For a single motor, the estimated Vout is:

Vout = Vth - (I * Rth) = 12 V - (8 A * 0.97 Ω) = 4.24 V

which might be enough to avoid the logic failures you appear to be getting.

If you don’t have a faster ammeter, you can approximate the inrush current by measuring the resistance of the motor coil and applying Ohm’s law:

Iinrush ~ Vin/Rmotor

I suggest you do the following:

  • - Check and report the logic power jumper setting on the motor driver board.
  • - If the jumper is set to use the on-board regulator, move it to the external 5 Vdc position, provide 5 Vdc for the motor driver board logic from a separate source. (I don't know how much logic current the motor driver board requires, but it may be possible to provide that from a 5 Vdc output from your microcontroller.

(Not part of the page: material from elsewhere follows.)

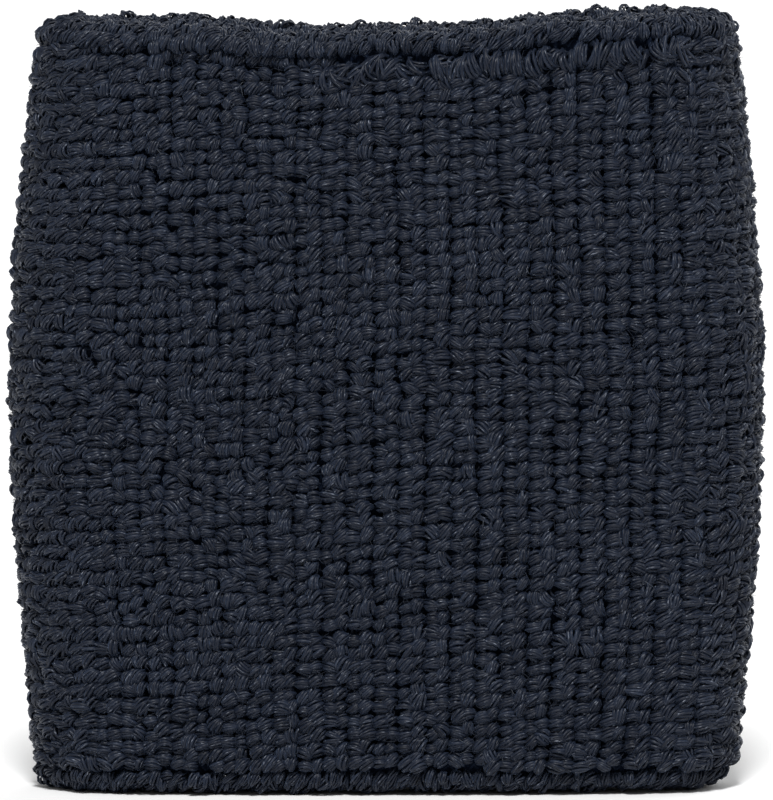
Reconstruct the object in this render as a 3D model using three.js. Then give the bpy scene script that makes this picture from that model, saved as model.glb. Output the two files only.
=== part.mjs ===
// A terry sweat wristband, standing open on its lower rim, in millimetres with +Z up.
// It is one knitted tube folded double: two layers of ground knit, looped pile on both faces,
// elastic yarn laid between the layers, and a seam that closes the fold inside the lower rim.
// +X is the flat width and +Y the depth. The origin is the middle of the lower rim's foot.
import * as THREE from "three";

// Driving dimensions.
const HEIGHT = 80;
const RIM_WIDTH = 72.4;
const BELLY_WIDTH = 78.2;
const RIM_DEPTH = 21;
const BELLY_DEPTH = 25;
const BULGE_SHARPNESS = 1.3;
const FACE_CROWN = 1.6;

// The wall, counted inwards from the outer tips of the pile.
const GAP = 0.3;
const OUTER_PILE = 2.0;
const INNER_PILE = 1.6;
const KNIT = 0.6;
const CORE = 1.9;
const OUTER_KNIT_AT = OUTER_PILE + GAP;
const CORE_AT = OUTER_KNIT_AT + KNIT;
const INNER_KNIT_AT = CORE_AT + CORE;
const INNER_PILE_AT = INNER_KNIT_AT + KNIT + GAP;
const WALL = INNER_PILE_AT + INNER_PILE;

// The rims: a roll of pile over the fold, and a groove of unlooped courses under it.
const ROLL_HEIGHT = 1.8;
const ROLL_RADIUS = 1.6;
const ROLL_FLOOR = 1.1;
const INNER_ROLL_INSET = 0.5;
const UPPER_ROLL_INSET = 0.2;
const LOWER_ROLL_INSET = 0.8;
const GROOVE_HEIGHT = 0.8;
const GROOVE_DEPTH = 1.1;
const PILE_AT = ROLL_HEIGHT + GROOVE_HEIGHT + 2 * GAP;

// The seam inside the lower rim and the elastic yarns inside the wall.
const SEAM_HEIGHT = 3.0;
const SEAM_THICKNESS = 0.9;
const THREAD = 0.4;
const ELASTIC = 0.4;
const ELASTIC_PITCH = 10;
const ELASTIC_TURNS = 6;
const ELASTIC_FROM = 9;

// Facets: points round the band, spans up a wall, sides of a yarn.
const STATIONS = 40;
const WALL_SPANS = 7;
const YARN_SIDES = 4;
const ARC_DIVISIONS = 1;
const FINE_STEPS = 2000;

// How far the band bulges at a height: 0 at both rims and 1 half way up.
function bulge(height) {
  const phase = THREE.MathUtils.clamp(height / HEIGHT, 0, 1) * Math.PI;
  return Math.max(Math.sin(phase), 0) ** BULGE_SHARPNESS;
}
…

However, the input power to the microcontroller must be independent of the battery you're using for the motors, or the same problem will occur in the microcontroller's power circuit.)
  • - If the jumper is set to use an external source of 5 Vdc, measure the voltage at that point when you try to start and run the motors. My expectation is that the voltage will, if you are getting that 5 Vdc by regulating the output from the same battery, dip far below 5 V during startup. (You may not be able to see the dip with your meter, though.) Try an independent 5 Vdc supply for the logic. (If you are getting the 5 Vdc from the microcontroller board, provide that board with a power source independent of the motor battery.)
  • - Test your circuit with small light bulbs, instead of motors. Light bulbs are resistive loads, so they don't exhibit the inrush current that motors do. A tail light bulb (1157) is probably the right size. (To avoid overloading the motor driver board, make sure the resistance of the bulb is at least

    R = V / I = 12 V / 2 A = 6 Ω.)

  • If my theory is correct, you may be able to get your system to work from a single battery by using a much larger battery or by using capacitance to maintain adequate voltage for the logic while starting the motors.